Hicks leads one of America’s largest labour federations, comprised of 300 local unions representing over 800,000 workers.
Butler, meanwhile, has built an organisation which represents 325,000 in-home caregivers and nursing home workers across California.
“The 1984 Games were a seminal moment for LA and a source of great civic pride that still resonates today," said Hicks.
"I’m proud to work with LA 2024 as it harnesses the creativity and innovation that has transformed our city to create a Games that will inspire, bring our city together and benefit all Angelenos."
Butler added: "LA 2024 would be a wonderful celebration of our city’s diversity and I am excited to be involved in the campaign to bring the Games back here for the first time in a generation.
"As a bid, we are listening to the voices of the hard-working people who are already creating the new, Games-ready LA today and who would be welcoming the world in 2024.
"Their support gives LA 2024 the foundation to stage an unforgettable Olympic and Paralympic Games with a lasting positive impact on our economy and our communities."

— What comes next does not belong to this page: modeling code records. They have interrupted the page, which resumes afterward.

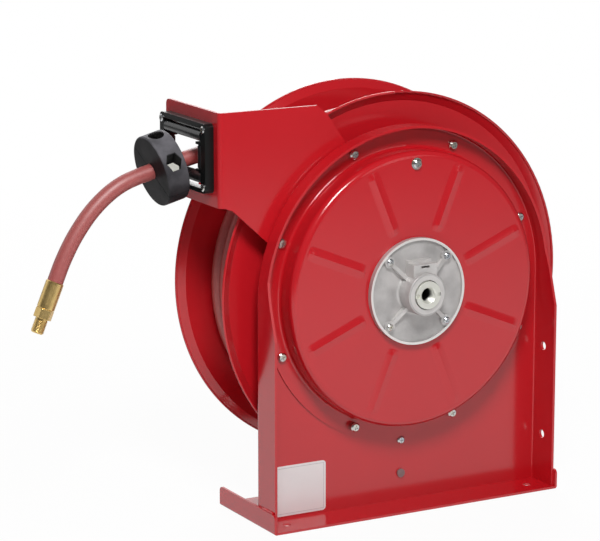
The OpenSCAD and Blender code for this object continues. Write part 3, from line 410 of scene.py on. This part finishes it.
def thread_cut(name, outline, pitch, turns, in_bore=False):
    """A screw thread about +Z, from the outline of its crest and flanks. In a bore it faces in."""
    piece = profile(name, outline)
    bpy.ops.object.modifier_add(type="SCREW")
    screw = piece.modifiers[0]
    screw.angle = 2 * math.pi * turns
    screw.screw_offset = pitch * turns
    screw.steps = 24 * turns
    screw.render_steps = screw.steps
    screw.use_normal_calculate = True
    screw.use_normal_flip = in_bore
    bpy.ops.object.modifier_apply(modifier=screw.name)
    return piece


def lay_down(piece, origin, turn):
    """Turns a piece made along +Z about Y, takes it to its place and fixes both in its mesh."""
    piece.rotation_euler = (0, math.radians(turn), 0)
    piece.location = origin
    pick(piece)
    bpy.ops.object.transform_apply(location=True, rotation=True, scale=True)
    return piece


def join(pieces):
    deselect()
    for piece in pieces:
        piece.select_set(True)
    bpy.context.view_layer.objects.active = pieces[0]
    bpy.ops.object.join()
    return pieces[0]


core_r = thread_r - thread_depth
body_start = hex_end - 0.001
body = turned_part("hose_end_nipple", [
    (bore_r, body_start), (core_r, body_start), (core_r, nipple_end - nipple_lead_in),
    (core_r - 0.0008, nipple_end), (bore_r, nipple_end), (bore_r, body_start),
])

deselect()
bpy.ops.mesh.primitive_cylinder_add(
    vertices=6,
    radius=hex_r,
    depth=hex_end - hex_start,
    location=(0, 0, (hex_start + hex_end) / 2),
    rotation=(0, 0, math.radians(90 + hex_turn)),
)
hexagon = bpy.context.object
bpy.ops.object.transform_apply(location=True, rotation=True, scale=True)
bpy.ops.object.modifier_add(type="BEVEL")
bevel = hexagon.modifiers[0]
bevel.width = hex_bevel
bevel.segments = 2
bpy.ops.object.modifier_apply(modifier=bevel.name)

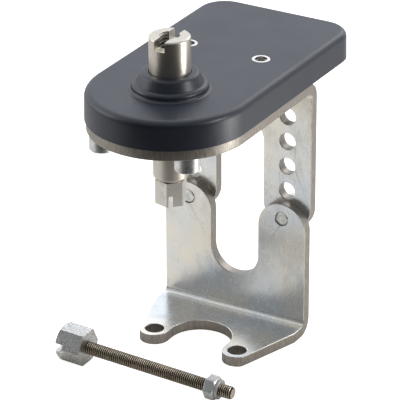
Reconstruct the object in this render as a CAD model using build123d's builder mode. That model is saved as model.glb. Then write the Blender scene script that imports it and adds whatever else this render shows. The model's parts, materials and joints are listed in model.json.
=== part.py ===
"""Movement holder: a bent sheet stand with a moulded pad, a slotted clamp post and a loose long screw.

Millimetres.  X runs across the stand, Y to its back and Z up.  The origin is midway between the two
fixing holes of the foot, on the foot's underside.
"""
from math import asin, atan, atan2, cos, degrees, hypot, radians, sin
import os

from build123d import *

# sheet metal
sheet = 4.0                  # thickness of both brackets
bend_radius = 2.2            # inside radius of both bends
bracket_width = 60.0
leg_gap = 20.0               # clear width between the legs, and between the ears
end_margin = 6.0             # from a bolt hole's centre to the end of its leg or ear

# top bracket
top_face_height = 101.6      # upper face of the plate, above the floor
leg_arch_height = 73.5       # centre of the arch that closes the gap between the legs
bolt_height = 46.0           # lowest hole of each leg
hole_pitch = 10.0
hole_count = 5
bolt_clearance_radius = 3.25

# foot bracket
foot_hole_spacing = 35.5
foot_hole_radius = 3.55
lobe_radius = 5.75
notch_straight = 3.2         # straight run of the notch before its round end
taper_start = 22.0           # where the foot begins to narrow, from the line of the foot holes
foot_reach = 29.3            # from the line of the foot holes to the ears' front face
ear_throat_height = 28.5     # centre of the round bottom between the ears

# pad
pad_overhang = 0.6           # how far the pad stands proud of the plate
pad_thickness = 10.8
pad_length_behind = 30.0     # from the legs' back face to the pad's back end
pad_corner_radius = 11.0
pad_edge_radius = 2.6
pad_draft = 1.0              # taper of the pad's sides, in degrees
dome_bead_radius = 13.8
dome_bead_height = 2.8
dome_foot_radius = 12.0
dome_top_radius = 10.2
dome_height = 6.6
dome_blend = 2.0             # hollow fillet where the dome meets the pad
dome_bead_round = 1.7
dome_top_round = 1.4

# clamp post
post_to_legs = 50.7          # post axis to the legs' front face
post_radius = 7.5
post_height = 20.1           # above the pad's upper face
post_low_radius = 6.35
post_low_length = 19.4       # below the plate
post_chamfer = 0.5
post_slot_width = 4.0
post_slot_depth = 3.8
post_bore_depth = 34.0

# screws, by nominal size and pitch
m5_size = 5.0
m5_pitch = 0.8
m6_size = 6.0
m6_pitch = 1.0
m8_size = 8.0
m8_pitch = 1.25

# post screw
post_screw_flats = 10.2
post_screw_head = 9.3
post_screw_shank = 12.0
post_screw_turned = 45.8     # direction of one corner of its head, in degrees from +X
post_screw_slot_turned = 120.0
post_screw_slot_width = 1.6
post_screw_slot_depth = 4.2
post_washer_thickness = 0.8
post_washer_radius = 4.9

# leg bolts
bolt_flats = 10.0
bolt_head = 4.0
bolt_washer_radius = 6.0
bolt_washer_thickness = 1.6
bolt_recess = 0.5            # from the ear's front face back to the bolt's end

# threaded inserts in the pad
insert_spacing = 30.2
insert_to_post = 39.0
insert_flange_radius = 3.4
insert_flange_thickness = 1.0
insert_body_radius = 2.95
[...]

Hicks, Butler and Durazo all partnered with Los Angeles Mayor Eric Garcetti, Council President Herb Wesson and the City Council to raise the minimum wage to $15 (£10/€13) per hour by the year 2020.
LA 2024 chairman Casey Wasserman said: "A united and supportive workforce is critical to delivering a safe, well-run and low-risk Games.
"We are delighted to have the support of María Elena Durazo, Rusty Hicks and Laphonza Butler and we look forward to benefiting from their vast knowledge and leadership in our communities.
"By having these close working relationships already in place, we are in an excellent position to deliver on the promises we make to the Olympic Movement about creating an outstanding, personalized Games experience for all participants."
Budapest, Paris and Rome are also bidding for the 2024 Games.
A host will be elected at the International Olympic Committee (IOC) Session in Lima next year.